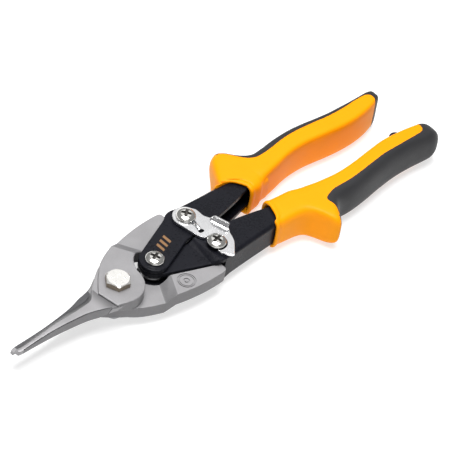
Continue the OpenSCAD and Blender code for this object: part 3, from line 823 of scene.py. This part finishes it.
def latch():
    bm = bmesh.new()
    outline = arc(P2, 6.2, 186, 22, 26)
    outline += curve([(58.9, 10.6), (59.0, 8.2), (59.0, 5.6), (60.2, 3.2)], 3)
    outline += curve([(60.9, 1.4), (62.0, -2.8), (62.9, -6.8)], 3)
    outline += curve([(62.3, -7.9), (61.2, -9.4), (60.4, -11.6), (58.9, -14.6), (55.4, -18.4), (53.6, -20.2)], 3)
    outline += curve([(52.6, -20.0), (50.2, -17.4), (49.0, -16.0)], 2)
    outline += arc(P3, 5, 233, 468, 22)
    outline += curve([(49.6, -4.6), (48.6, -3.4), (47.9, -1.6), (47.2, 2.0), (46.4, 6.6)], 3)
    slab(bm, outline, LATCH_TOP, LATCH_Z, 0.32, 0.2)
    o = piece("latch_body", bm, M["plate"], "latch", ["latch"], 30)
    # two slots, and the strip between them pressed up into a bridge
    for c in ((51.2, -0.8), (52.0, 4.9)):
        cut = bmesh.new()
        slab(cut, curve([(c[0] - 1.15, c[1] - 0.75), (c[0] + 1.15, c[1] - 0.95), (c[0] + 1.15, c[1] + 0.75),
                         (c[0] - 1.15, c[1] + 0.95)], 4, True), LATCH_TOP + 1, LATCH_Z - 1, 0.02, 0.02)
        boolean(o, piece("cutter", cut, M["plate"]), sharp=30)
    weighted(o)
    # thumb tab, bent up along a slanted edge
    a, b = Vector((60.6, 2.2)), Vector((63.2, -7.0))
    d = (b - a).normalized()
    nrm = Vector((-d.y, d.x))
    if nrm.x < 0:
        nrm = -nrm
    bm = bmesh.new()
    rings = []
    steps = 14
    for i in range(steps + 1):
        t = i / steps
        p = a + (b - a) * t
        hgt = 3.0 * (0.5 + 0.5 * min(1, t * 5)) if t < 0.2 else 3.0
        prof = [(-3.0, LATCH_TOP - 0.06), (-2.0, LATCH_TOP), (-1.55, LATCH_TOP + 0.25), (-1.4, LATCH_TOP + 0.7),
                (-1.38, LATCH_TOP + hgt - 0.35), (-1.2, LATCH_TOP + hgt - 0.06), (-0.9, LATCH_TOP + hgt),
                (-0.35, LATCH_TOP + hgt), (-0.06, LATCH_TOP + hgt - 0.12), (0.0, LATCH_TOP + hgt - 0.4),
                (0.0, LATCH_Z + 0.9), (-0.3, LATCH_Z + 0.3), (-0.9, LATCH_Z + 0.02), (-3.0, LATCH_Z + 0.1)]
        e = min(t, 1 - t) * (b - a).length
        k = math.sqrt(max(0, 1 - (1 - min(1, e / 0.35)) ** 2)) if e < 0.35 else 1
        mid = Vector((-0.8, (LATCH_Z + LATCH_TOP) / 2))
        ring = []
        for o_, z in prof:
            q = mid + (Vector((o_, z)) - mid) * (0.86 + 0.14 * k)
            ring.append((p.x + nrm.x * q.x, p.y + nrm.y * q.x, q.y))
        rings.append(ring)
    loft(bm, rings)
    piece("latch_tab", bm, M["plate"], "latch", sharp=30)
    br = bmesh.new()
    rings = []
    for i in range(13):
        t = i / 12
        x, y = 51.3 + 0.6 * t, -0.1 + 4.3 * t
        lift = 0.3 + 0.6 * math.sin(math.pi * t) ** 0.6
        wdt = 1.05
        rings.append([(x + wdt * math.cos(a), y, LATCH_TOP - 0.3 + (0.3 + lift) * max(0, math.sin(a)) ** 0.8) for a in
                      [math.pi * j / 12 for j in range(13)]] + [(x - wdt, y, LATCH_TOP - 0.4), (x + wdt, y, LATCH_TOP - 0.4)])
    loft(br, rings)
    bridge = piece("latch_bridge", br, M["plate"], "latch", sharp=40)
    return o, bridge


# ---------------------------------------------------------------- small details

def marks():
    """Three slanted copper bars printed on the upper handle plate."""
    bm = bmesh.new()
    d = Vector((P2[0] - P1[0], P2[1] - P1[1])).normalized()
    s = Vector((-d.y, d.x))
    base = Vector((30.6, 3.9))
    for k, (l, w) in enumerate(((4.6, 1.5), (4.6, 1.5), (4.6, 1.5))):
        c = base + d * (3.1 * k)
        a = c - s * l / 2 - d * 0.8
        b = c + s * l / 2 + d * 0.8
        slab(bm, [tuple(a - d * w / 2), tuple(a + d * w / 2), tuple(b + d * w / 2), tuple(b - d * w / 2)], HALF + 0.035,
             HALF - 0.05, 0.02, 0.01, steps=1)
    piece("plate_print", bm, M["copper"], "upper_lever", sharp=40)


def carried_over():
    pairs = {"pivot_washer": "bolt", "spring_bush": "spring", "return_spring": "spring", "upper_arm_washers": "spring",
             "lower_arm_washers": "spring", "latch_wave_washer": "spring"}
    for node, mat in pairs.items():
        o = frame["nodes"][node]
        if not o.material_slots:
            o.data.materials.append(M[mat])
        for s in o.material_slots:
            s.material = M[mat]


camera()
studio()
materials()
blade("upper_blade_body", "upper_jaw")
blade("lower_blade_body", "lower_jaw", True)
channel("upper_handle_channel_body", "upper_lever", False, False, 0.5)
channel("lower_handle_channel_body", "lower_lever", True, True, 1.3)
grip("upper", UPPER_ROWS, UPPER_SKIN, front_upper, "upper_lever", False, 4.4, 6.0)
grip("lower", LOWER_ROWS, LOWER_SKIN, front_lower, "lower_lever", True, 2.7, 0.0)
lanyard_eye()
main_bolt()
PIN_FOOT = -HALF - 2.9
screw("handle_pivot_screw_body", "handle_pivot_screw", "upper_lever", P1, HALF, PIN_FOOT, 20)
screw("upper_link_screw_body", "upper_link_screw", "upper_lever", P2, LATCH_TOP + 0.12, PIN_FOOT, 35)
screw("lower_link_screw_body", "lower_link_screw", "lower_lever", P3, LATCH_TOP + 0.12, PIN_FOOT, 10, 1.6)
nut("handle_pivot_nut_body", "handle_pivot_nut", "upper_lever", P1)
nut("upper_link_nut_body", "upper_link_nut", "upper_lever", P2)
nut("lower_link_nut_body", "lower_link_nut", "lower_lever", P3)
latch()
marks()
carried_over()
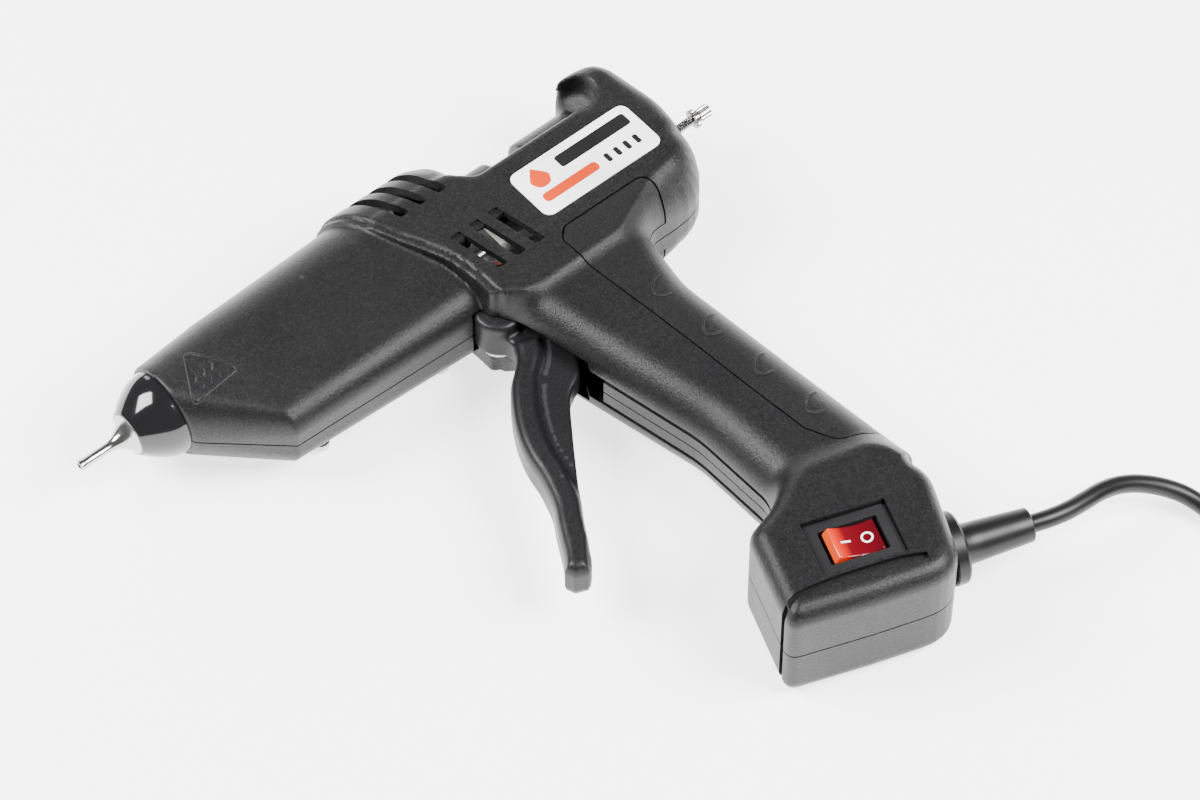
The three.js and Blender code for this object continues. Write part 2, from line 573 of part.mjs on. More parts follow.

* WHAT THE EXERCISE ASKS
Each record above should be returned exactly as it appears.

* SOLUTION FOR THIS EXERCISE
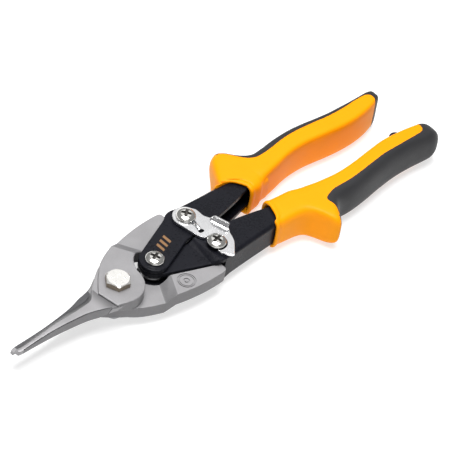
Continue the OpenSCAD and Blender code for this object: part 3, from line 823 of scene.py. This part finishes it.
def latch():
    bm = bmesh.new()
    outline = arc(P2, 6.2, 186, 22, 26)
    outline += curve([(58.9, 10.6), (59.0, 8.2), (59.0, 5.6), (60.2, 3.2)], 3)
    outline += curve([(60.9, 1.4), (62.0, -2.8), (62.9, -6.8)], 3)
    outline += curve([(62.3, -7.9), (61.2, -9.4), (60.4, -11.6), (58.9, -14.6), (55.4, -18.4), (53.6, -20.2)], 3)
    outline += curve([(52.6, -20.0), (50.2, -17.4), (49.0, -16.0)], 2)
    outline += arc(P3, 5, 233, 468, 22)
    outline += curve([(49.6, -4.6), (48.6, -3.4), (47.9, -1.6), (47.2, 2.0), (46.4, 6.6)], 3)
    slab(bm, outline, LATCH_TOP, LATCH_Z, 0.32, 0.2)
    o = piece("latch_body", bm, M["plate"], "latch", ["latch"], 30)
    # two slots, and the strip between them pressed up into a bridge
    for c in ((51.2, -0.8), (52.0, 4.9)):
        cut = bmesh.new()
        slab(cut, curve([(c[0] - 1.15, c[1] - 0.75), (c[0] + 1.15, c[1] - 0.95), (c[0] + 1.15, c[1] + 0.75),
                         (c[0] - 1.15, c[1] + 0.95)], 4, True), LATCH_TOP + 1, LATCH_Z - 1, 0.02, 0.02)
        boolean(o, piece("cutter", cut, M["plate"]), sharp=30)
    weighted(o)
    # thumb tab, bent up along a slanted edge
    a, b = Vector((60.6, 2.2)), Vector((63.2, -7.0))
    d = (b - a).normalized()
    nrm = Vector((-d.y, d.x))
    if nrm.x < 0:
        nrm = -nrm
    bm = bmesh.new()
    rings = []
    steps = 14
    for i in range(steps + 1):
        t = i / steps
        p = a + (b - a) * t
        hgt = 3.0 * (0.5 + 0.5 * min(1, t * 5)) if t < 0.2 else 3.0
        prof = [(-3.0, LATCH_TOP - 0.06), (-2.0, LATCH_TOP), (-1.55, LATCH_TOP + 0.25), (-1.4, LATCH_TOP + 0.7),
                (-1.38, LATCH_TOP + hgt - 0.35), (-1.2, LATCH_TOP + hgt - 0.06), (-0.9, LATCH_TOP + hgt),
                (-0.35, LATCH_TOP + hgt), (-0.06, LATCH_TOP + hgt - 0.12), (0.0, LATCH_TOP + hgt - 0.4),
                (0.0, LATCH_Z + 0.9), (-0.3, LATCH_Z + 0.3), (-0.9, LATCH_Z + 0.02), (-3.0, LATCH_Z + 0.1)]
        e = min(t, 1 - t) * (b - a).length
        k = math.sqrt(max(0, 1 - (1 - min(1, e / 0.35)) ** 2)) if e < 0.35 else 1
        mid = Vector((-0.8, (LATCH_Z + LATCH_TOP) / 2))
        ring = []
        for o_, z in prof:
            q = mid + (Vector((o_, z)) - mid) * (0.86 + 0.14 * k)
            ring.append((p.x + nrm.x * q.x, p.y + nrm.y * q.x, q.y))
        rings.append(ring)
    loft(bm, rings)
    piece("latch_tab", bm, M["plate"], "latch", sharp=30)
    br = bmesh.new()
    rings = []
    for i in range(13):
        t = i / 12
        x, y = 51.3 + 0.6 * t, -0.1 + 4.3 * t
        lift = 0.3 + 0.6 * math.sin(math.pi * t) ** 0.6
        wdt = 1.05
        rings.append([(x + wdt * math.cos(a), y, LATCH_TOP - 0.3 + (0.3 + lift) * max(0, math.sin(a)) ** 0.8) for a in
                      [math.pi * j / 12 for j in range(13)]] + [(x - wdt, y, LATCH_TOP - 0.4), (x + wdt, y, LATCH_TOP - 0.4)])
    loft(br, rings)
    bridge = piece("latch_bridge", br, M["plate"], "latch", sharp=40)
    return o, bridge


# ---------------------------------------------------------------- small details

def marks():
    """Three slanted copper bars printed on the upper handle plate."""
    bm = bmesh.new()
    d = Vector((P2[0] - P1[0], P2[1] - P1[1])).normalized()
    s = Vector((-d.y, d.x))
    base = Vector((30.6, 3.9))
    for k, (l, w) in enumerate(((4.6, 1.5), (4.6, 1.5), (4.6, 1.5))):
        c = base + d * (3.1 * k)
        a = c - s * l / 2 - d * 0.8
        b = c + s * l / 2 + d * 0.8
        slab(bm, [tuple(a - d * w / 2), tuple(a + d * w / 2), tuple(b + d * w / 2), tuple(b - d * w / 2)], HALF + 0.035,
             HALF - 0.05, 0.02, 0.01, steps=1)
    piece("plate_print", bm, M["copper"], "upper_lever", sharp=40)


def carried_over():
    pairs = {"pivot_washer": "bolt", "spring_bush": "spring", "return_spring": "spring", "upper_arm_washers": "spring",
             "lower_arm_washers": "spring", "latch_wave_washer": "spring"}
    for node, mat in pairs.items():
        o = frame["nodes"][node]
        if not o.material_slots:
            o.data.materials.append(M[mat])
        for s in o.material_slots:
            s.material = M[mat]


camera()
studio()
materials()
blade("upper_blade_body", "upper_jaw")
blade("lower_blade_body", "lower_jaw", True)
channel("upper_handle_channel_body", "upper_lever", False, False, 0.5)
channel("lower_handle_channel_body", "lower_lever", True, True, 1.3)
grip("upper", UPPER_ROWS, UPPER_SKIN, front_upper, "upper_lever", False, 4.4, 6.0)
grip("lower", LOWER_ROWS, LOWER_SKIN, front_lower, "lower_lever", True, 2.7, 0.0)
lanyard_eye()
main_bolt()
PIN_FOOT = -HALF - 2.9
screw("handle_pivot_screw_body", "handle_pivot_screw", "upper_lever", P1, HALF, PIN_FOOT, 20)
screw("upper_link_screw_body", "upper_link_screw", "upper_lever", P2, LATCH_TOP + 0.12, PIN_FOOT, 35)
screw("lower_link_screw_body", "lower_link_screw", "lower_lever", P3, LATCH_TOP + 0.12, PIN_FOOT, 10, 1.6)
nut("handle_pivot_nut_body", "handle_pivot_nut", "upper_lever", P1)
nut("upper_link_nut_body", "upper_link_nut", "upper_lever", P2)
nut("lower_link_nut_body", "lower_link_nut", "lower_lever", P3)
latch()
marks()
carried_over()
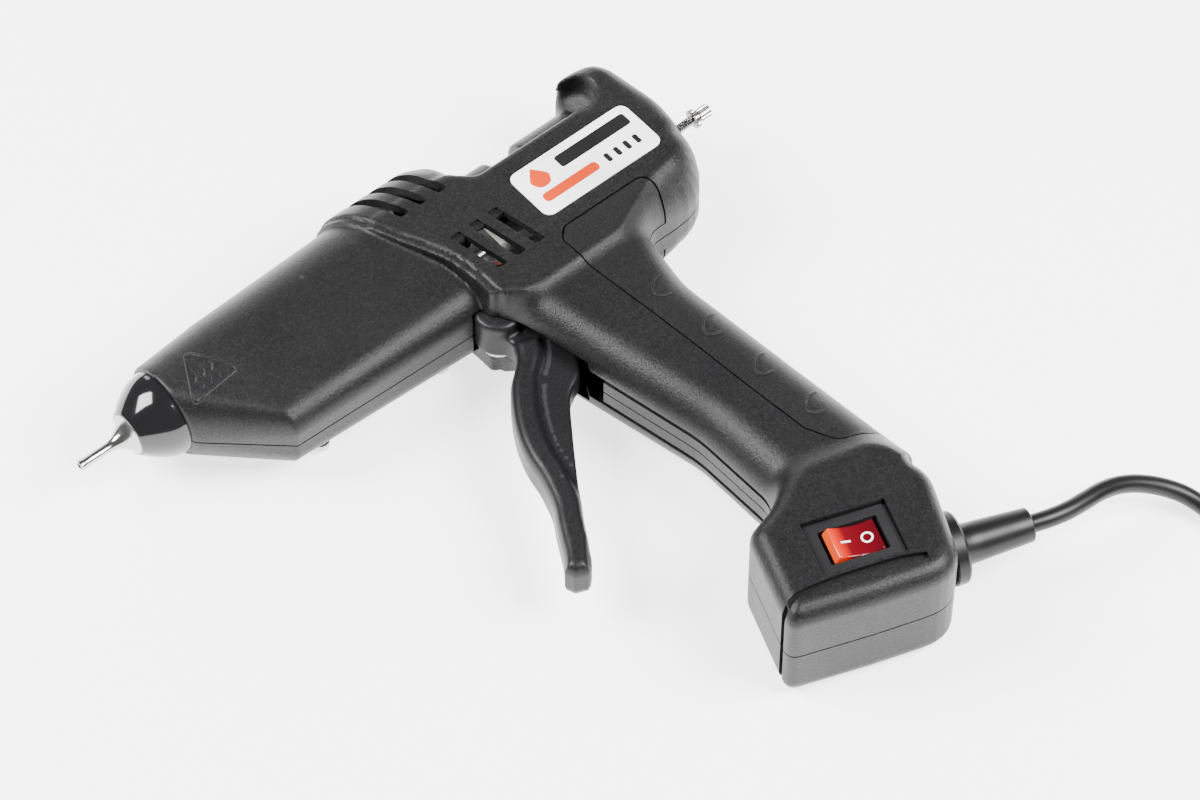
The three.js and Blender code for this object continues. Write part 2, from line 573 of part.mjs on. More parts follow.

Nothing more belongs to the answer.